Les pointes de métal

Les pointes en or, en cuivre, en argent ou en plomb, déjà connues des Romains, ont été le seul procédé en usage jusqu'au début du XVIe s. pour des dessins précis et achevés. Cette technique, qui utilise la propriété d'oxydation au contact de l'air de la trace laissée par la pointe de métal, nécessite une préparation préalable du support, papier ou parchemin, à base de colle et de poudre d'os. Le trait fin, de couleur brune (argent et or) ou grise (plomb), était généralement associé à des rehauts blancs, souvent sur du papier de couleur vive. Ce procédé, qui exigeait une grande sûreté de main (le trait indélébile ne permettant pas les corrections), fut illustré tant par les artistes florentins (Vinci, Verrocchio) que par de grands maîtres allemands (Dürer), mais abandonné dès le début du XVIe s. au profit de procédés moins astreignants, comme la pierre d'Italie et la sanguine (tous deux d'origine minérale).

La pierre d'Italie, ou pierre noire

Apparue dans les dessins de Pollaiolo, Ghirlandaio et Signorelli, la pierre d'Italie (schiste argileux à grain serré) fut largement employée par tous les grands artistes du XVIe s. en Italie (Raphaël, Vinci, Michel-Ange, Titien, Tintoret). Les artistes du Nord — Néerlandais et Flamands — ne l'utilisèrent qu'au XVIIe s. (Ruisdael, Hobbema, Rubens, Van Dyck).

La sanguine

Connue dès l'Antiquité, elle permettait d'introduire une notation colorée dans le dessin, en particulier pour rehausser les chairs, et c'est en ce sens qu'elle fut employée par Fouquet au XVe s. dans ses portraits et, au XVIIIe s., dans la technique dite " des trois crayons ".

   Ce fut en fait à Florence qu'apparut le dessin à la sanguine proprement dit, c'est-à-dire le dessin utilisant seul ce matériau à la fois pour délimiter les contours et noter les volumes et les ombres ; les dessins de Léonard de Vinci datant des années 1470-1480 en sont un prestigieux exemple. Ce procédé eut un immense succès durant les XVIe, XVIIe et XVIIIe s., tant en Italie qu'en France et dans les pays du Nord, avec sans doute une faveur particulière en France au XVIIIe s., au temps de Watteau et de Boucher. À l'exception de Renoir, les artistes du XIXe s. l'employèrent peu.

L'encre

Parallèlement à tous ces procédés, le dessin à l'encre et à la plume (instrument de prédilection des Orientaux), ou au pinceau, n'a cessé d'être employé depuis l'Antiquité jusqu'à nos jours. Au Moyen Âge, des dessins à la plume accompagnaient souvent des textes calligraphiés (Psautier d'Utrecht, IXe s., Utrecht, bibl. de l'Université) ou permettaient de fixer des modèles (Album de Villard de Honnecourt, Paris, B. N.). Rapidement, on associa, au contour purement linéaire obtenu à l'aide de la plume d'oie (ou du pinceau fin), les lavis, exécutés au pinceau, lavis de bistre (brun), d'encre de Chine (noir) et, au XIXe s., de sépia (ton brun plus froid que le bistre), qui permettaient le rendu des ombres et, en jouant sur le ton du papier laissé en réserve, de la lumière. De plus, l'artiste avait la possibilité d'utiliser des rehauts blancs (gouache le plus souvent). Tous les grands artistes, de Vinci, Raphaël, Michel-Ange à Matisse et Picasso, en passant par Rembrandt, Poussin et Delacroix, employèrent ces techniques.

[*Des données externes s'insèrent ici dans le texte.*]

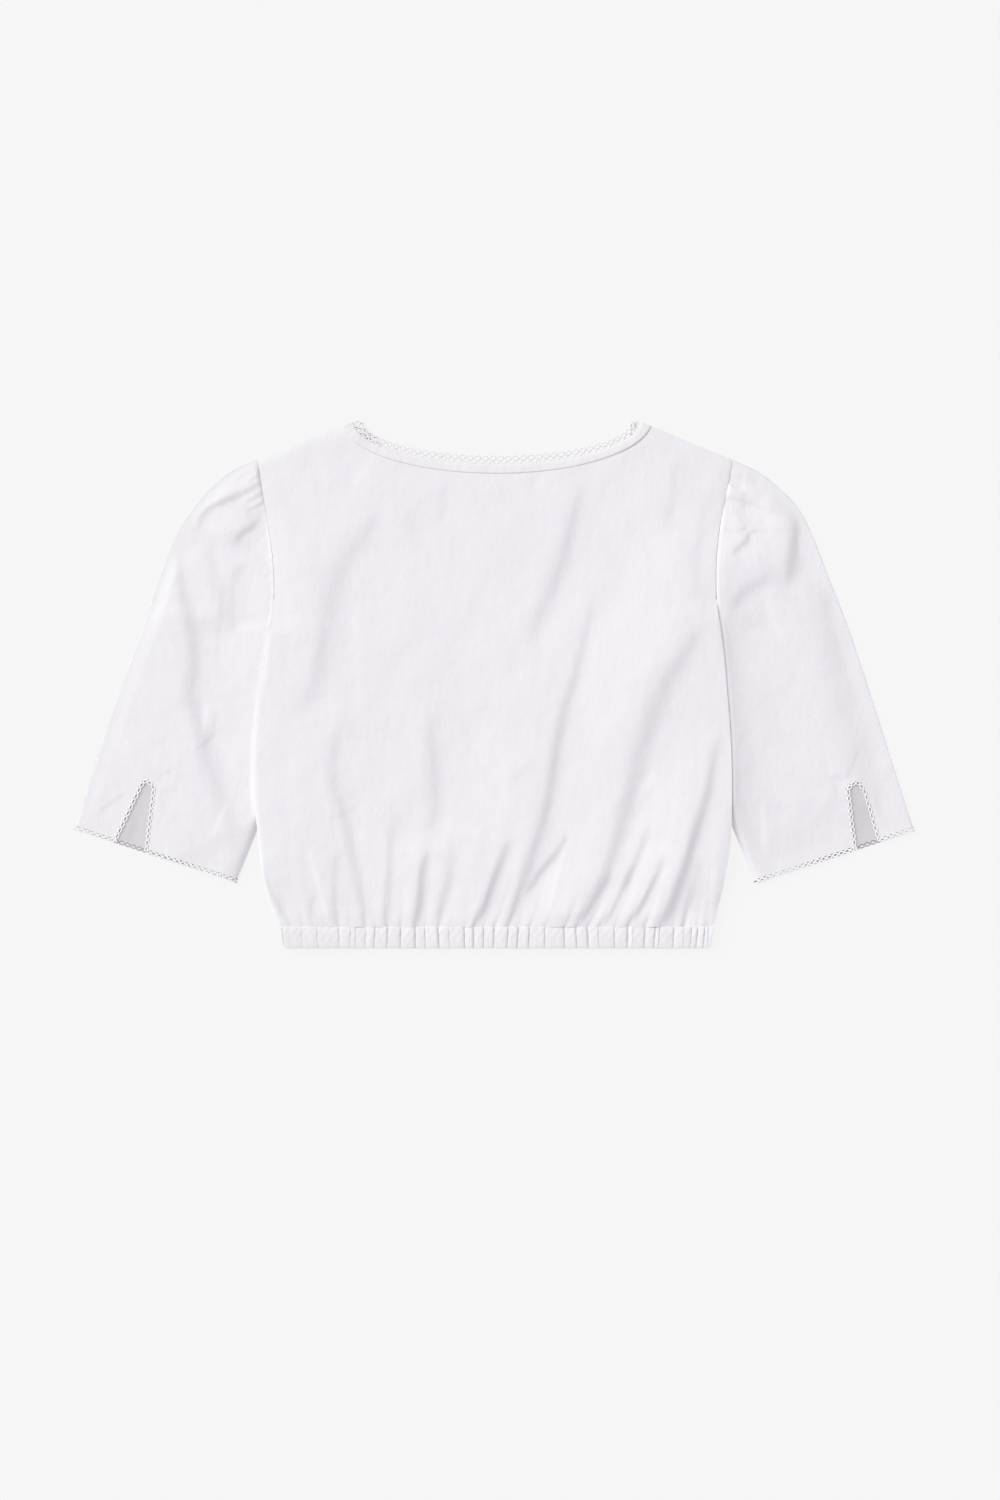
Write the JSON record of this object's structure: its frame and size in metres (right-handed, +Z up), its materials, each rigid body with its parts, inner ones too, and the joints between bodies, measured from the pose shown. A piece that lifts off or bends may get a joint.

   Pastel, craie, crayon graphite ou mine de plomb sont d'origine plus récente.

Le pastel

Il fut employé tôt en France par Fouquet, Jean et François Clouet, les Dumonstier, puis au XVIe s. en Italie (Baroche), mais sa faveur la plus grande date du XVIIIe s. avec des portraitistes comme Rosalba Carriera, La Tour et Perronneau ; pour le XIXe s., il faut citer Degas, Toulouse-Lautrec, Odilon Redon.

Le graphite

L'utilisation du graphite anglais, d'origine minérale et qui doit son nom au reflet métallique du trait qu'il laisse sur le papier, fut popularisée au XVIIe s. par les Flamands et les Néerlandais (D. Teniers, Cuyp).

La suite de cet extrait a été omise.